Table of Contents

Rvalue and Lvalue

Simplified definition:

int i = 1;
int* p = &i; // address exists!
i = 2; // memory is modified!

class foo;
foo f; // also resides in memory!
int x = 2;
int* p = &(x+2); // error! not a memory location!

i+2 = 4; // error! cannot assign to rvalue!

auto sum = [](int x, int y){return x + y;};

sum(3,4) = 2; // error! rvalue!

Foo f;
f = foo(); // foo() is an rvalue!

The “l” stands for “left hand side”, and “r” is “right hand side”.

References

The classic reference type is denoted by {type}&, like int& x = y.

We cannot assign a reference an rvalue!

int x = 3;
int& y = x; // OK!
int& z = 2; // ERROR!

Small (Confusing) Exception

There is a small exception, which is constant references!

int x = 3;
int& y = 2; // ERROR!
const int& z = 2; // OK!

Why does this work? during compile time, you declare something to be const allows the right hand side to exist as an lvalue temporarily, so then the reference can capture it properly.

Functions Can Yield Lvalues

You would think that most functions just return by value, giving you all rvalues.

That’s not true.

Consider the following:

int foo(){ return 3; }

int global = 3;
int& bar(){ return global; }

Here, foo() returns an rvalue. However, bar() returns an lvalue.

Rvalue References

We know int& x as a reference. In C++11, we introduce the idea of an rvalue reference, denoted by int&& x.

void foo(int& i){ ... }
void foo(int&& i){ ... }

int a = 1;
foo(a); // calls (int& i)
foo(5); // calls (int&& i)

Small Aside: function overloading ambiguity

As we said above, you can have two different arguments. However, can we add this?

void foo(int i){ ... }
void foo(int& i){ ... }
void foo(int&& i){ ... }

int a = 1;
foo(a); // ERROR!

The answer is no. It’s extremely ambiguous, because you can pass by value or pass by reference in general.

Move Semantics

In CS32, I’ve learned the idea of a constructor and a copy constructor. However, there is a third type in c++11: move constructor.
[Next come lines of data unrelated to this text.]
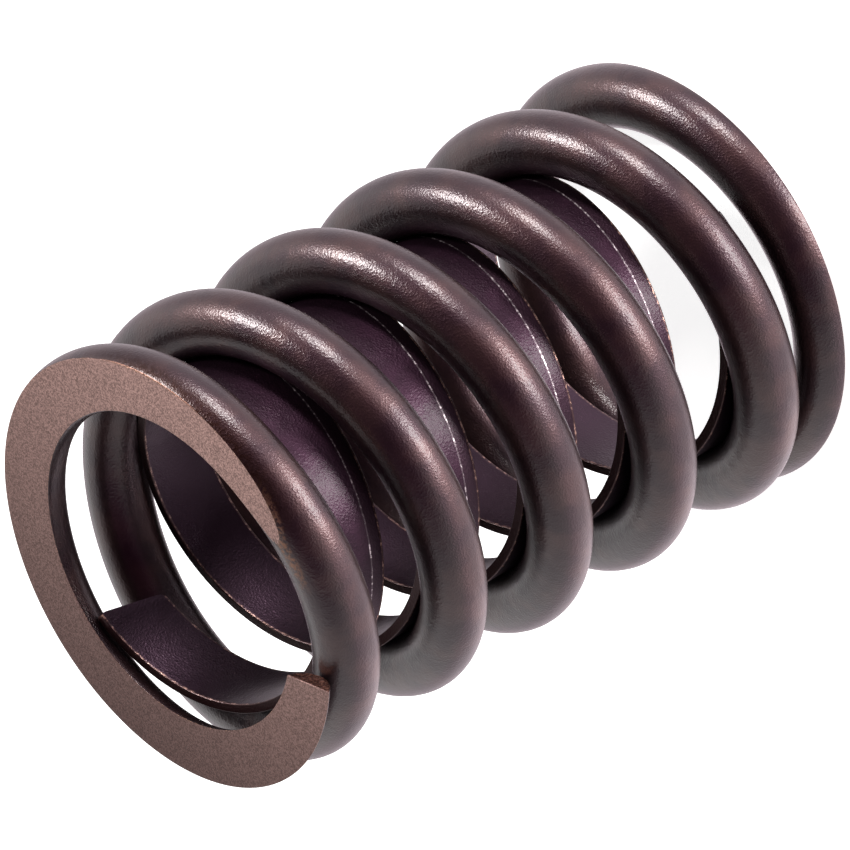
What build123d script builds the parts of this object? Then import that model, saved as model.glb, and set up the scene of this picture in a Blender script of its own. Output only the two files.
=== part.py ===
from build123d import *
import os
from math import cos, degrees, pi, radians, sin, tan

os.makedirs("parts", exist_ok=True)

# An engine valve spring that stands on its lower end, its axis along +Z and z = 0 at the floor.
# Sizes are in millimetres and degrees. Turns are counted down the wire from its upper tip.

# Outer spring: round wire, wound right-hand
outer_diameter = 37.1
wire_diameter = 5.2
free_length = 56.2
wire_turns = 6.2
wire_start_angle = 219.3

# Closed and ground ends
tip_thickness = 1.25
tip_gap = 0.1
closed_turns = 0.79
easing_turns = 0.09
tip_skew = 16.0
shear_margin = 1.0

# Damper: flat ribbon, wound left-hand
ribbon_width = 5.9
ribbon_thickness = 0.8
ribbon_corner = 0.6
damper_clearance = 0.05
damper_turns = 4.5375
damper_start_angle = 88.3
damper_top_gap = 0.7
damper_bottom_gap = 2.8
damper_tip_width = 3.6
damper_tip_skew = 18.4
damper_tip_trim = 0.1
damper_pitch_growth = 0.38

wire_radius = wire_diameter / 2
coil_radius = outer_diameter / 2 - wire_radius
end_rise = wire_radius - tip_thickness
opened_turns = closed_turns + easing_turns


# Winding of the outer spring
def opened_by_one_end(turn):
    """Turns of full opening gained after one end's closed turns, with a smooth start"""
    run = max(turn - closed_turns, 0)
    share = min(run / easing_turns, 1)
    return easing_turns * (share**3 - share**4 / 2) + max(run - easing_turns, 0)


def opened(turn):
    """Turns of full opening gained down to this turn, with both ends closed"""
    from_below = opened_by_one_end(wire_turns) - opened_by_one_end(wire_turns - turn)
    return opened_by_one_end(turn) + from_below - turn


# Two conditions set the pitches: the wire fills the free length, and each tip
# stands one wire and one gap from the next coil.
total_drop = free_length + 2 * end_rise
first_drop = wire_diameter + tip_gap
opening = (total_drop - first_drop * wire_turns) / (opened(wire_turns) - opened(1) * wire_turns)
closed_pitch = first_drop - opening * opened(1)
active_pitch = closed_pitch + opening


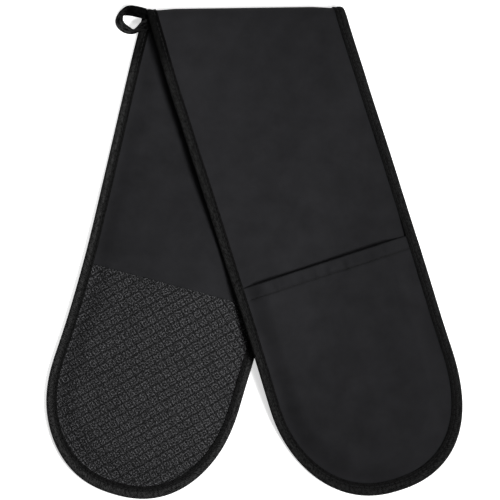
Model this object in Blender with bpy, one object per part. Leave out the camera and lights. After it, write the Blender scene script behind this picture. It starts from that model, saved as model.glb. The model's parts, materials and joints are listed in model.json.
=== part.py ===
"""A double oven glove: one padded strip with a hand pocket and a grip panel at each end, folded over once.

The strip lies as it was laid out for its picture, with +Y up the picture, +X to its right and +Z up
from the table. The back mitt lies under with its grip panel up. The front mitt comes over the fold
and lies on it with its pocket up. A place on a mitt is (along, across): along runs from the fold to
the tip, and across runs to the right from the mitt's middle line.
"""

import math

import bmesh
import bpy
import numpy as np
from mathutils import Matrix, Vector

MM = 0.001

# Strip: its width, the length of each mitt from the fold's axis to the tip, and its rounded ends
strip_width = 172 * MM
front_length = 446 * MM
back_length = 443 * MM
end_length = 108 * MM
end_roundness = 2.27
pocket_depth = 216.5 * MM
grip_length = 196 * MM

# Cloth: every sheet of fabric, the loose fit between pieces, and the wadding in the middle and at the edge
fabric = 0.6 * MM
gap = 0.3 * MM
wadding_middle = 5.2 * MM
wadding_edge = 0.9 * MM
pocket_wadding_middle = 2.2 * MM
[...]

A move constructor takes in an rvalue, instead of a const reference or a bunch of inputs:

class Foo{
public:
    ...
    Foo(const Foo&& rhs){ // move ctor
       ...
    }
}

This constructor takes in an rvalue, which is a temporary object residing on the registers(not in memory!)

So now that you’ve seen it, how do you use it?

std::move

We use std::move to invoke the move constructor of the object. An example:

void bar(Foo&& foo){
    ...
}

bar(std::move(foo)); // works!

A general survey can be shown as:

bar_by_ref(foo); // no constructor calls
bar_by_val(foo); // calls copy constructor
bar_by_move(std::move(foo)); // calls move constructor

So as you can see the ranking of speed is : reference > move > value. Generally.

So what can you std::move efficiently?

If you wanted to move an lvalue, you would likely have to use an RAII container that does this for you. Refer to the Essential C++ blog for RAII.

std::auto_ptr<Foo> foo(new Foo()); // auto_ptrs are deprecated btw
bar(std::move(foo)); // changed ownership. foo now is null.

If you wanted to move an rvalue, you’re in luck! You can std::move() as much as you want.

In fact, in C++11 and above, the stl containers implemented std::move internally for rvalues(not sure about lvalues), and the performance went up by a noticeable margin.

If you’ve got a large object that you want to std::move, aka swap pointers with large memory members, then implement your own move constructor!